Should I Start a Business or Keep My Job?

THE VERDICT
Start the business on the side first. Keep your job, build nights and weekends, and do not quit until the business has revenue or you have twelve months of runway saved, whichever comes first. The Optimist is right that the entrepreneurial itch does not go away by ignoring it. The Pessimist is right that most businesses fail and burning your income bridge is reckless without traction. The Realist nailed the framework: use your job to fund your experiment. If the business cannot get traction while you have the safety net of a paycheck, it probably will not get traction when your rent depends on it. Desperation is not a business strategy.
THE DEBATE
ROUND 1
OPTIMIST
If you have a business idea that will not leave you alone, that is not a distraction, that is a signal. Working for someone else when you have your own vision is like renting someone else's dream while yours sits vacant. Yes, entrepreneurship is risky. But so is spending your best years building someone else's company while telling yourself you will start yours later. Later never comes. It just becomes a story you tell at parties about the thing you almost did. The risk of starting is financial. The risk of not starting is existential. And in my experience, the existential regret is worse.
PESSIMIST
Ninety percent of businesses fail in the first three years. That is not pessimism, that is the data. And the ones that fail take your savings, your credit, your relationships, and your mental health with them. I have seen smart, capable people quit stable jobs for business ideas they were sure about, only to be broke and broken eighteen months later, applying for a worse version of the job they left. Your boss does not care about your entrepreneurial dreams. The market does not care about your passion. The only thing that matters is whether people will pay for what you are selling, and you do not know that yet.
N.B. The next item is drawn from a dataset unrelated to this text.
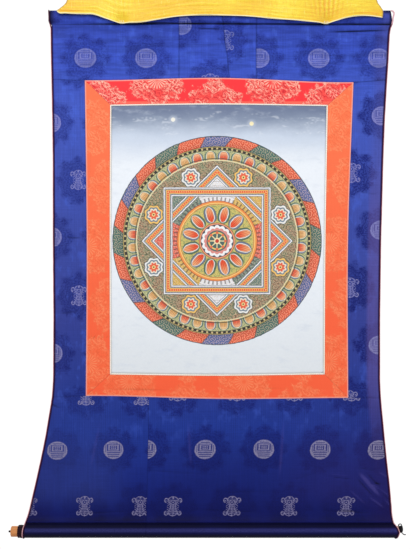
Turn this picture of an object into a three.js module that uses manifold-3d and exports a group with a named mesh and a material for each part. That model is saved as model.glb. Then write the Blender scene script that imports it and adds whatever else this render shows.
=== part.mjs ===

Find out before you quit.
REALIST
You are both arguing as if this is binary. It is not. The smartest path for most people is to start the business while keeping the job. Build at night, on weekends, on lunch breaks. Test the idea with real customers while your paycheck covers rent. If it gets traction, you will know because people are paying you. If it does not, you learned something valuable without going broke. The people who quit their jobs to start businesses are either independently wealthy or impatient. If you are neither, the side project to full-time transition is the path with the best risk-reward ratio.
ROUND 2
OPTIMIST
I will concede the Realist's point. The side project path is smarter than the dramatic leap for most people. But I want to add a deadline. Give yourself six to twelve months of nights and weekends. If the business has paying customers and growing revenue by then, make the jump. If it does not, either the idea is wrong or you do not want it badly enough, and both are valuable to know. The danger of the side project path is that it becomes permanent and you never commit. Set a timeline and hold yourself to it.
PESSIMIST
The timeline is good. Here is my addition. Before you build anything, validate that someone will pay for it. Not that your friends think it is a cool idea. Not that a subreddit upvoted your concept. Will a stranger give you money for this? Sell before you build. If you cannot get a single paying customer or a letter of intent before writing a line of code, the business is a hobby with expenses. Validate first, build second, quit your job third. Most people do it backwards and that is why most people fail.
REALIST
The panel agrees on the framework. Here it is in order. One, validate the idea by trying to get someone to pay for it or commit to paying. Two, build the minimum version while keeping your job. Three, set a twelve-month deadline. Four, if you have revenue and growth by month twelve, plan your exit from the job. Five, save twelve months of living expenses before you quit, on top of whatever the business needs. This is not glamorous. It is not the Silicon Valley quit-and-hustle narrative. But it is the path that actually works for normal people who cannot afford to bet everything on a coinflip.